İlişkiler, hayatın en temel yapı taşlarından birini oluşturur. Birçok kadın, sevgi ve bağlılık umuduyla girer bu yolculuğa. Kalplerinde hayaller, kafalarında hedefler vardır. Ancak bazen, beklenen bu mutluluk, yerini hayal kırıklığına bırakır. Bir kadının, tüm beklentilerine, hayallerine ve hedeflerine rağmen yaşadığı bu derin çöküş, içsel bir yolculuğa dönüşür.
Hayal kırıklığı, bir kadının ruhunda açtığı yaralarla başlar. Bir zamanlar umut dolu bakışları, şimdi kaybolmuş bir geleceğin gölgesinde hüzünle dolmuştur. Geçmişte yaşadığı o güzel anılar, şimdi birer hatıra olarak kalır. Bir zamanlar onun için anlam taşıyan her şey, birer yük haline gelir. İlişkinin getirdiği mutluluk anları, artık yaşanmış bir hayal gibi, geride kalmış bir serap gibidir. Bir kadının düşleri, birer birer dağılırken, arkasında çaresizlik ve umutsuzluk bırakarak yıkılır.
Duygusal olarak yaşanan bu çöküş, sadece bir kalp kırıklığı değildir. Aynı zamanda kimlik krizini de beraberinde getirir. Kendi değerini sorgulamaya başlar kadın. “Acaba ben yeterince iyi miydim?” düşünceleri zihnini kemirirken, güvensizlik başlar. İlişkide yaşadığı güzel anlar, artık ona yük olan anılara dönüşür. Kendine güvenini yitiren kadın, tekrar sevilemeyeceğini düşünmeye başlar. Bu düşünce, ona derin bir yalnızlık hissi verir. Herkesin gözünde mutlu ve güçlü bir kadın olarak bilinse de, içinde biriken boşluk, onu adeta yiyip bitirir.

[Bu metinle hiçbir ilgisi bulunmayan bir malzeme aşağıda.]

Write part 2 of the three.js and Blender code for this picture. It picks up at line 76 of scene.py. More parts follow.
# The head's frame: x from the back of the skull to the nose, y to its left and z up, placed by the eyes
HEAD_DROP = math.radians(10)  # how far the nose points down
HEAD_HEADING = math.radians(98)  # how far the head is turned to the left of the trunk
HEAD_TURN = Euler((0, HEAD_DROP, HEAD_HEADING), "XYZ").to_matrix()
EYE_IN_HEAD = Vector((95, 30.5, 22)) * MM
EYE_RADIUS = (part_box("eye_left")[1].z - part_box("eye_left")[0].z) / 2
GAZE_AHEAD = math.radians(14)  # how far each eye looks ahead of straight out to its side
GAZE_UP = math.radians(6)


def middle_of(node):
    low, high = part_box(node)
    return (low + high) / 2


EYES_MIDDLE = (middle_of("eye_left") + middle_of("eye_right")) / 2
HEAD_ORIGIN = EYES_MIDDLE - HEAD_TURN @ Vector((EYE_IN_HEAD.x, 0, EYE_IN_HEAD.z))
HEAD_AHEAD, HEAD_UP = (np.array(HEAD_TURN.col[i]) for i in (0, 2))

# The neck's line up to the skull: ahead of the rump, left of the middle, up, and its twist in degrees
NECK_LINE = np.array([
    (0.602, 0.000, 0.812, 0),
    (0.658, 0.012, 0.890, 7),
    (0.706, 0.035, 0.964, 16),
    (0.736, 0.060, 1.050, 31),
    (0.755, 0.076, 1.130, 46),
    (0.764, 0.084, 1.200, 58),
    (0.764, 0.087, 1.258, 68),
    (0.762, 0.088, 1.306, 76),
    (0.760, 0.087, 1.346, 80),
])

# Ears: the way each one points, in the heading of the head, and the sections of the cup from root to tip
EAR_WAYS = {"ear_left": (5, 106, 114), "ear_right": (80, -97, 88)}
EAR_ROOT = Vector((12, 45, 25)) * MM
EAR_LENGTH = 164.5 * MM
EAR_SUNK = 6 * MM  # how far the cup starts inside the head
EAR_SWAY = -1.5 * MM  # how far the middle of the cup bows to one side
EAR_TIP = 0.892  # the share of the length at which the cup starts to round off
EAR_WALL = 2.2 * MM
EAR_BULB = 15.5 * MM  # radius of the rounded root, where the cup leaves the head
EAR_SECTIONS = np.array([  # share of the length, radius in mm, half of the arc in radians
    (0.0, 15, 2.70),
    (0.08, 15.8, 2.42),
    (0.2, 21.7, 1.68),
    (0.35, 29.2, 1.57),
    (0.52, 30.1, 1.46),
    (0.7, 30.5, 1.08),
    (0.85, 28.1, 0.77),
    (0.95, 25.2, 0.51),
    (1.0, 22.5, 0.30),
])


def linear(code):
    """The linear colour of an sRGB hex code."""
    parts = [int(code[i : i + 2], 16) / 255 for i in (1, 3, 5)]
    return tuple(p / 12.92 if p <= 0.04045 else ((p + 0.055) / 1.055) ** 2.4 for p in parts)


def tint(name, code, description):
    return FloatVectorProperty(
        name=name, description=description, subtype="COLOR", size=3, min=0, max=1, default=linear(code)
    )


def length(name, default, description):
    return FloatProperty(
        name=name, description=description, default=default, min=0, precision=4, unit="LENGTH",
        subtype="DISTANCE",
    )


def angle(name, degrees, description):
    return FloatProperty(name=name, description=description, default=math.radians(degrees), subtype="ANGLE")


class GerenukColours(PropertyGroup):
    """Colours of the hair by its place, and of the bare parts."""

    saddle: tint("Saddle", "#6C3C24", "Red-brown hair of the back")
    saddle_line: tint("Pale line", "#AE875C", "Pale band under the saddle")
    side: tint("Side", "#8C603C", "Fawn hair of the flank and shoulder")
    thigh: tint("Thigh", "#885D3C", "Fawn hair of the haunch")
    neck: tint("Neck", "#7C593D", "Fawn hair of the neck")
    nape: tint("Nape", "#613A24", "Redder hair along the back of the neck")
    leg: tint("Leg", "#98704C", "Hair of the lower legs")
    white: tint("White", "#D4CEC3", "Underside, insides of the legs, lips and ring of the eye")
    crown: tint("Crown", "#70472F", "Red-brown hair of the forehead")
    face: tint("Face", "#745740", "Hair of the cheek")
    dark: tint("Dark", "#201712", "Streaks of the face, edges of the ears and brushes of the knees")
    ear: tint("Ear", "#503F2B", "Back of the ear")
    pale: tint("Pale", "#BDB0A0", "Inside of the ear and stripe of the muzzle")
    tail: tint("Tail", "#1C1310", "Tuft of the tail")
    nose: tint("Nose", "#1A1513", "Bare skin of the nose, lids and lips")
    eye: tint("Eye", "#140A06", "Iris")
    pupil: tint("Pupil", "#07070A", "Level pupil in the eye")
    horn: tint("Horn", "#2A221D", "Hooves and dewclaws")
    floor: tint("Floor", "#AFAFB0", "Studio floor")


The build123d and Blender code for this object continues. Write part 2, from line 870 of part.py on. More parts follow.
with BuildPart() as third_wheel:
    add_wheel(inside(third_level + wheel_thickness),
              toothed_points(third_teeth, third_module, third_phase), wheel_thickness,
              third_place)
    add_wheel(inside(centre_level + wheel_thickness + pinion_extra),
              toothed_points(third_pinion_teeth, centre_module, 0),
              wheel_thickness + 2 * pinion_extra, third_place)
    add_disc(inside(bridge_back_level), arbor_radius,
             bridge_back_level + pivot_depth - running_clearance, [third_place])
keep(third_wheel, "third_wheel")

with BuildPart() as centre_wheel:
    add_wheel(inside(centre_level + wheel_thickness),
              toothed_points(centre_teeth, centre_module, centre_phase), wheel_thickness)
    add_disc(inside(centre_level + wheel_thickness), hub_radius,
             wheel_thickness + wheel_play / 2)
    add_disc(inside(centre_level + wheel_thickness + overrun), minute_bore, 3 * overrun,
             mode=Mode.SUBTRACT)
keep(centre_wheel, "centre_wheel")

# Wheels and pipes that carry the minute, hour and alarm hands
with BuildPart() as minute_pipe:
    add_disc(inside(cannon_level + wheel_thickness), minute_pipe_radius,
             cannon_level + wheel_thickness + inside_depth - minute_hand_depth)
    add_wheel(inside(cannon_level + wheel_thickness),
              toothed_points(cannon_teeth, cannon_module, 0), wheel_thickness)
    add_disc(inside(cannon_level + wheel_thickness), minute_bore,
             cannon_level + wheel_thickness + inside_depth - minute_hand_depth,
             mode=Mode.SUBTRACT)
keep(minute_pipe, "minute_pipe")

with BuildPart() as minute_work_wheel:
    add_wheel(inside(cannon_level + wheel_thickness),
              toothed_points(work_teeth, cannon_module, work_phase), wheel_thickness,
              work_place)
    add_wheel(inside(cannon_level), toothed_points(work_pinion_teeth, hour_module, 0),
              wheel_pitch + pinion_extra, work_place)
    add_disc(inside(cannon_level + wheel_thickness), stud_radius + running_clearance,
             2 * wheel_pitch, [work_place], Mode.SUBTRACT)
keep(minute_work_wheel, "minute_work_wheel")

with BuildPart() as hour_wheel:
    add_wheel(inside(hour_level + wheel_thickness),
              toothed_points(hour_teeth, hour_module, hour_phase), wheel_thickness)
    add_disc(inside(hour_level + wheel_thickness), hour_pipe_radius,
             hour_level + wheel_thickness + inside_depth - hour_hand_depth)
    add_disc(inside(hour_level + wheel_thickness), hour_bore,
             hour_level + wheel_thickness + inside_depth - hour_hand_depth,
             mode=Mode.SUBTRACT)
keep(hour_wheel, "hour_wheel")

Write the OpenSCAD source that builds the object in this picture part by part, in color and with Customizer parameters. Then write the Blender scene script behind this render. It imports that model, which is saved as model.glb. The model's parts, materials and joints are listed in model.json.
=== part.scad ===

Cinsel açıdan yaşanan hayal kırıklığı ise, çoğu zaman daha derin ve karanlık bir yara açar. İlişkinin sonlanması, sadece ruhsal bir kopuş değil, aynı zamanda cinsel bir kimlik bunalımına da yol açar. Kadın, kendini bir cinsel nesne olarak görmeye başlar. İlişkinin sona ermesiyle birlikte, o sıcak hislerin yerini soğuk bir yalnızlık alır. Geçmişte yaşadığı duygusal ve cinsel tatmin, şimdi birer gölge gibi peşinden gelir. Kendi bedenine olan güveni, adeta yıkılır. Bu güvensizlik, yeni ilişkilere adım atmasını engeller. Kendini, bir başkasının kollarında kaybetmekten korkar. Bu korku, cinselliği bir tabu haline getirirken, sevmeyi ve sevilmeyi imkânsız kılar.
İnsani açıdan bakıldığında, hayal kırıklığı yaşayan kadın, aslında toplumsal bir baskının da altında ezilir. Beklentilerin ve sosyal normların ağır yükü, kadınların hayatlarını şekillendirir. “İyi bir kadın nasıl olmalı?”, “İlişkide başarılı olmak ne demektir?” gibi sorular, onun kendi kimliğini bulmasına engel olur. Dışarıdan gelen eleştiriler, onu daha da derin bir yalnızlığa iter. Kendi içinde savaştığı bu çelişkiler, dış dünyaya karşı bir savunma mekanizması geliştirirken, duygusal bağlarını koparır. Artık kimseyle iletişim kurma isteği yoktur. Hayal kırıklığı, onun ruhunu kaplayan karanlık bir örtü gibidir.
Sonuç olarak, bir kadının ilişki sonrası yaşadığı hayal kırıklığı, sadece duygusal bir çöküş değil, aynı zamanda ruhsal ve cinsel bir yolculuktur. Bu yolculuk, kadının kendi benliğini bulma mücadelesidir. Kendine olan güvenini yeniden kazanmak için attığı her adım, onun kararlılığını ve cesaretini pekiştirir. Her acı, onu daha güçlü kılarken, hayatına yeni bir yön verme fırsatı sunar. Bir zamanlar hayal kırıklığıyla yıkılan kadın, belki de sonunda yeniden doğma şansını bulacaktır.